I understand what your saying and agree, but I think about it differently. Consider that this is a multi-piston situation, air being a fluid and the rpms being so high. So at any moment in a cycle, one piston has intake valve opening and sucking air (creating negative force flow on the downstroke), another piston has exhaust valve opening pushing spent gas (creating positive force flow on the upstroke) and the other cylinders have their valves closed because they are either compressing fuel/air or driving the shaft from ignition. So if the load increases and rpm drops, the engine cylinders are moving less air through the "system" (negative and positive flows from the system are reduced). In my mind, this creates the air "backstop" that allows the supercharger to build up pressure in the intake manifold, not just the longer time that the intake valves are closed because that's only half the system that is moving air through the engine.

[Blakduk]

Just had a reply from a pilot who often flies old warbirds (including Spitfires, P40's, Wirraways etc) as well as many other types of aircraft.

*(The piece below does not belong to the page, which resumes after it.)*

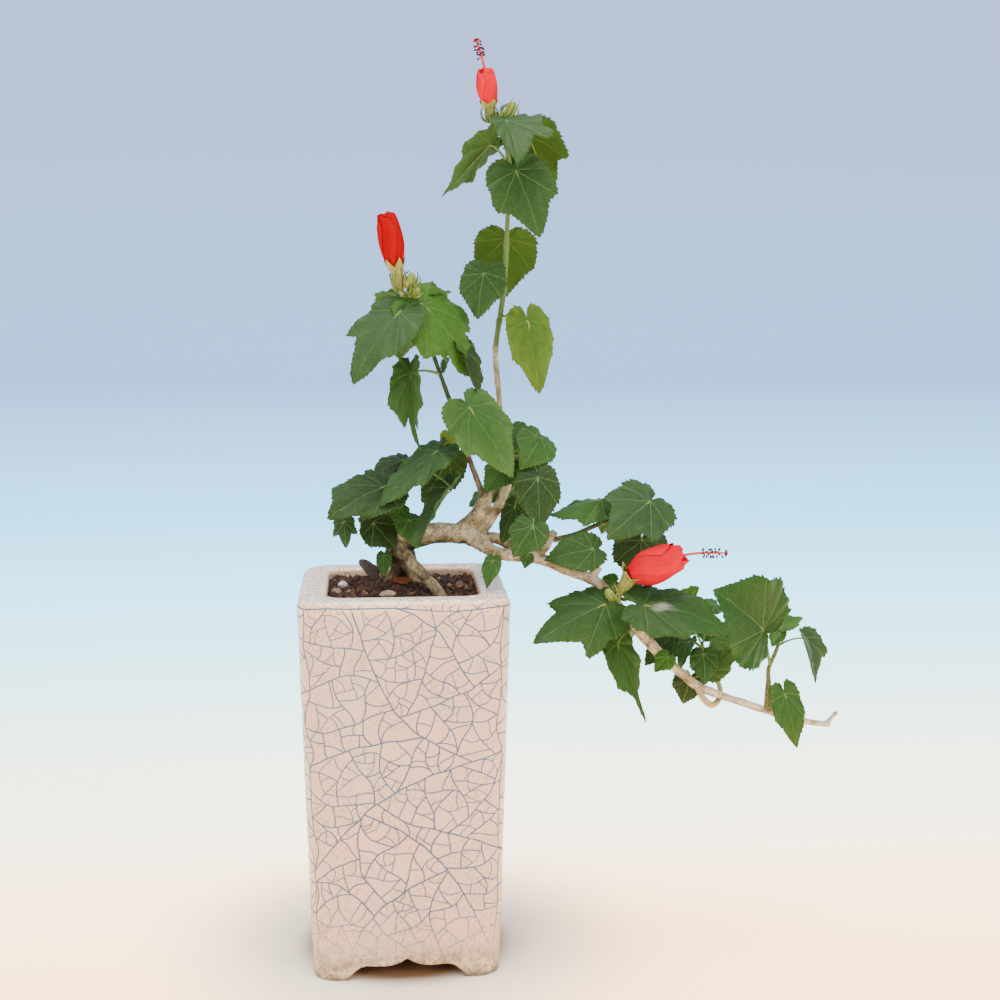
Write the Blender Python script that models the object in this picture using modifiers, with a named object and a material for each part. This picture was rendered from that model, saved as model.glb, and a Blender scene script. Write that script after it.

He stated the boost gauge goes down when the revs drop on supercharged engines, regardless of whether it's due to increase load on the engine.
It seems CoD is wrong and A2A is correct.

[ARM505]

Thanks very much for that info.

I've also done a bit of asking (could only find a Mustang pilot though, and it seems the P51 has some sort of automatic boost control, so it pretty much stays where you set it, within limits - it was a short convo, and I didn't want to press too hard?), and this confirms what I've suspected and the info I've seen.